Le Nord-pas-de-Calais lance une bataille juridique

Si les établissements de santé privés souffrent d’un manque de reconnaissance en France, ceux du Nord-pas-de-Calais doivent composer avec une région historiquement favorable au service public. « Aux réunions, j’y vais avec le casque ! »  plaisante le Dr Jean-Marc Catesson, nouveau président de la FHP Nord-pas-de-Calais. « Pour bien comprendre, nous sommes en tout  51 établissements privés et nous devons déjà composer avec 38 CH, qu’aucun DGARS n’a eu le courage de restructurer jusqu’à présent« . Le secteur privé perçoit 0,4% des MIGAC et 4% des FIR dont 70% concernent les médecins libéraux. Le conseil régional, pour sa part, s’est fendu récemment d’un courrier stipulant qu’aucune subvention ne serait versée à des établissements de santé dont les praticiens pratiquent des dépassements d’honoraires, ni à des GCS sauf si le secteur public était largement majoritaire.
La FHP Picardie, à l’initiative de son président Vincent Vesselle décidait déjà en 2014 de se lancer dans des procédures contentieuses à l’encontre de décisions de l’ARS.
« Je suis un homme de consensus, élu sans doute aussi pour ma tempérance, bref, j’apprécie le dialogue et la négociation. Mais lorsque nous exposons nos problématiques, que personne ne nous répond et qu’on donne systématiquement, et parfois en dépit des règlementations, au secteur public, il faut agir« . Le CA de la FHP Nord-pas-de-Calais décidait en avril 2015 d’entrer aussi dans la bataille juridique. « C’est une décision difficile que nous avons prise lorsque tous les autres recours ont été épuisés » déplore le Dr Catesson.
La FHP régionale attaque 7 décisions d’autorisation en cancérologie données à l’hôpital alors même qu’il ne répond pas aux seuils règlementaires. Elle participe de plus à l’opération des 1000 recours pilotée par la FHP-MCO qui s’est emparée d’un dossier concernant les 31 allocations DAF et AC données arbitrairement par l’ARS pour un montant de 15 millions d’euros aux hôpitaux publics.  » Quand nous avons lu les libellés de ces enveloppes ‘aides à la trésorerie’, ‘aides à la réduction du déficit’, etc. nous avons décidé d’y aller car, quand nos cliniques privées sont durablement en déficit, c’est le tribunal de commerce qui s’occupe d’elles, et rarement en les renflouant, contrairement aux hôpitaux qui, eux, peuvent compter sur les ARS pour les remettre à flot. Nous prenons notre part du travail en région mais le relai de la FHP-MCO nous aide dans ce travail juridique « .

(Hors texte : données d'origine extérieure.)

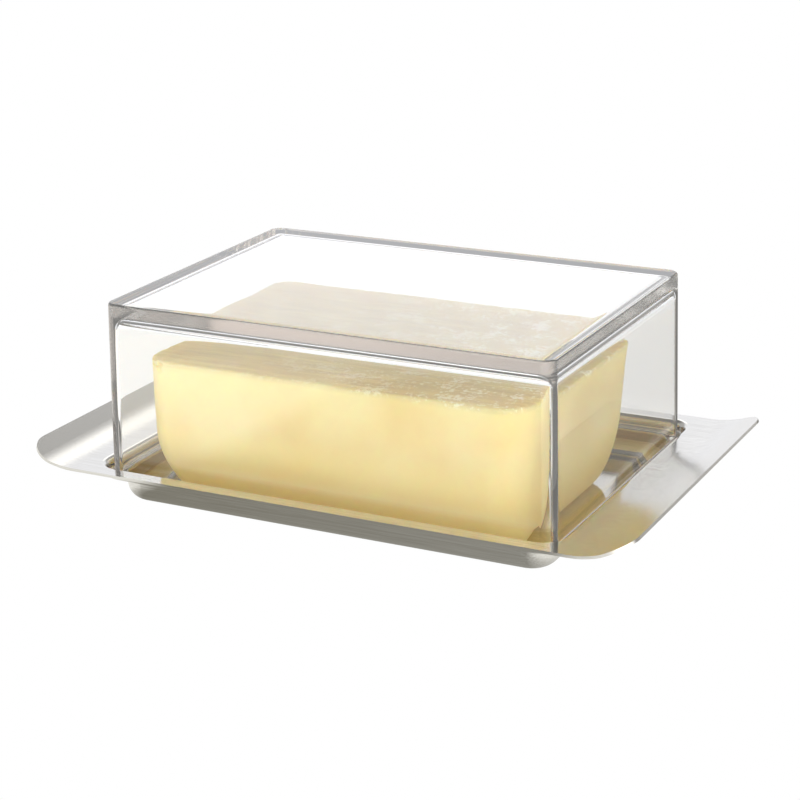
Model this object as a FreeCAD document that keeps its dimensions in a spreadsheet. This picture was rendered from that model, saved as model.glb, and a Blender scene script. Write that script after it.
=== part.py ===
import FreeCAD, Part
import math
import os

import Sketcher

# Butter dish: a pressed stainless steel tray, a clear moulded cover that sits in the tray's recess,
# and the 250 g butter block that the dish is sized around.
# Origin: centre of the tray's underside, where it rests on the table. +X along the dish, +Z up.

doc = FreeCAD.newDocument("butter_dish")

# ---- driving dimensions, in millimetres and degrees ----
DIMENSIONS = {
    "tray_length": 171.0,
    "tray_width": 105.6,
    "sheet_thickness": 0.75,
    "flange_height": 10.9,
    "plan_corner_radius": 8.5,
    "wing_bend_start": 70.3,
    "wing_bend_radius": 25.0,
    "wing_angle": 23.0,
    "recess_length": 130.4,
    "recess_width": 94.8,
    "recess_corner_radius": 5.5,
    "rim_radius": 1.7,
    "ledge_height": 8.0,
    "ledge_corner_radius": 0.6,
    "basin_length": 123.2,
    "basin_width": 87.8,
    "basin_corner_radius": 7.0,
    "basin_draft": 3.0,
    "basin_edge_radius": 0.9,
    "floor_radius": 4.2,
    "cover_length": 127.4,
    "cover_width": 90.9,
    "cover_height": 46.7,
    "cover_draft": 1.0,
    "cover_wall": 2.1,
    "cover_top": 4.3,
    "cover_corner_radius": 3.6,
    "cover_inner_radius": 1.8,
    "cover_ceiling_radius": 1.2,
    "cover_edge_radius": 0.7,
    "cover_foot_radius": 0.3,
    "resting_gap": 0.05,
    "butter_length": 109.0,
    "butter_width": 71.4,
    "butter_height": 39.2,
    "butter_offset_y": -4.1,
    "butter_corner_radius": 6.0,
    "butter_base_radius": 13.0,
}

sizes = doc.addObject("Spreadsheet::Sheet", "Sizes")
for row, (alias, value) in enumerate(DIMENSIONS.items(), start=1):
    sizes.set(f"A{row}", alias)
    sizes.set(f"B{row}", str(value))
    sizes.setAlias(f"B{row}", alias)
doc.recompute()

TOLERANCE = 0.01


def size(alias):
    """The value of one named dimension."""
    return float(sizes.get(alias))


def new_body(name):
    """An empty body, named after the piece that it becomes."""
    body = doc.addObject("PartDesign::Body", name)
    body.Label = name
    body.Placement = FreeCAD.Placement()
    return body


def new_sketch(body, name, role, height=None):
    """A sketch on one of the body's origin planes, lifted by the expression in height."""
    sketch = body.newObject("Sketcher::SketchObject", name)
    plane = next(item for item in body.Origin.OriginFeatures if item.Role == role)
    sketch.AttachmentSupport = [(plane, "")]
    sketch.MapMode = "FlatFace"
    if height is not None:
        sketch.setExpression("AttachmentOffset.Base.z", height)
    return sketch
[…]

En région Nord-pas-de-Calais, les voyants de santé publique sont au rouge. « Nous avons un très bon réseau de médecine de ville. Nous participons activement au dépistage, à l’éducation thérapeutique. Pour le reste, nous faisons au mieux avec les autorisations que l’on nous donne, comme celles de 3 services d’urgence privés quand le secteur public en dispose de 30 ! ».

La région en chiffre : 51 cliniques et hôpitaux privés, 23% des capacités en lits et places, un tiers de part de marché en MCO, 53% de la chirurgie, 48% de la chirurgie des cancers, 40% de la chimiothérapie et 70% de la radiothérapie et curiethérapie.